Pressemitteilung vom 1. August 2023
Neue Studie zeigt: Weit mehr Tierversuche für Chemikalien-Tests als geplant
Menschen für Tierrechte fordert EU auf, schnellstmöglich den angekündigten Strategieplan für eine tierfreie Sicherheitsbewertung vorzulegen
Entwürfe zur Aktualisierung der EU-Chemikalienverordnung weisen darauf hin, dass die Zahl der Tierversuche für die Sicherheitsbewertung in den kommenden Jahren stark ansteigen wird. Eine neue Studie bestätigt dies und zeigt, dass die ursprünglich erwartete Zahl von vier Millionen Tieren bereits jetzt überschritten ist. Der Bundesverband Menschen für Tierrechte kritisiert die hohe Zahl der aktuell und zukünftig eingesetzten Tiere. Um sie zu reduzieren und um mehr Sicherheit für die Verbraucher:innen zu gewährleisten, dringt der Verband darauf, dass die EU bei der Überarbeitung der Verordnung alle Möglichkeiten nutzt, um Tierversuche zu vermeiden. Außerdem muss sie schnellstmöglich den angekündigten Strategieplan für eine tierfreie Sicherheitsbewertung vorlegen.

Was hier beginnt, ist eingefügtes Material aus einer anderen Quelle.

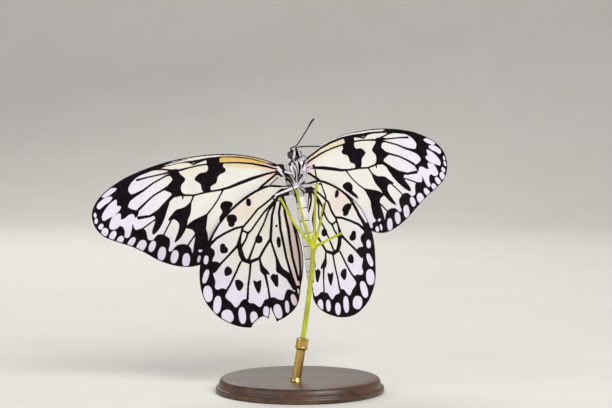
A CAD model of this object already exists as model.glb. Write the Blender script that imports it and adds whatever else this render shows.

Mit der Chemikalienverordnung REACH [1] will die EU Chemikalien sicherer machen, indem sie die weltweit 350.000 offiziell registrierten Substanzen nachträglich auf ihre potenzielle Gesundheitsgefährdung hin testen lässt. In den meisten Fällen werden die Chemikalien an Tieren getestet. Zu Beginn ging die EU-Kommission davon aus, dass dies etwa vier Millionen Tiere das Leben kosten würde. Eine aktuell veröffentlichte Studie von Prof. Thomas Hartung und Kollegen [2] belegt jedoch, dass diese Zahl weit höher liegt - und dass sie steigen wird. Die Studienautor:innen stellen fest, dass allein 4,2 Millionen Tiere für Tests sterben, um die REACH-Anforderung für die drei systemischen Endpunkte Toxizität bei wiederholter Gabe, Reproduktionstoxizität und Entwicklungstoxizität zu erfüllen. Davon wurden bis Dezember 2022 etwa 2,9 Millionen Tiere verwendet. Zusätzliche Tests mit mindestens 1,3 Millionen weiteren Tieren sind geplant.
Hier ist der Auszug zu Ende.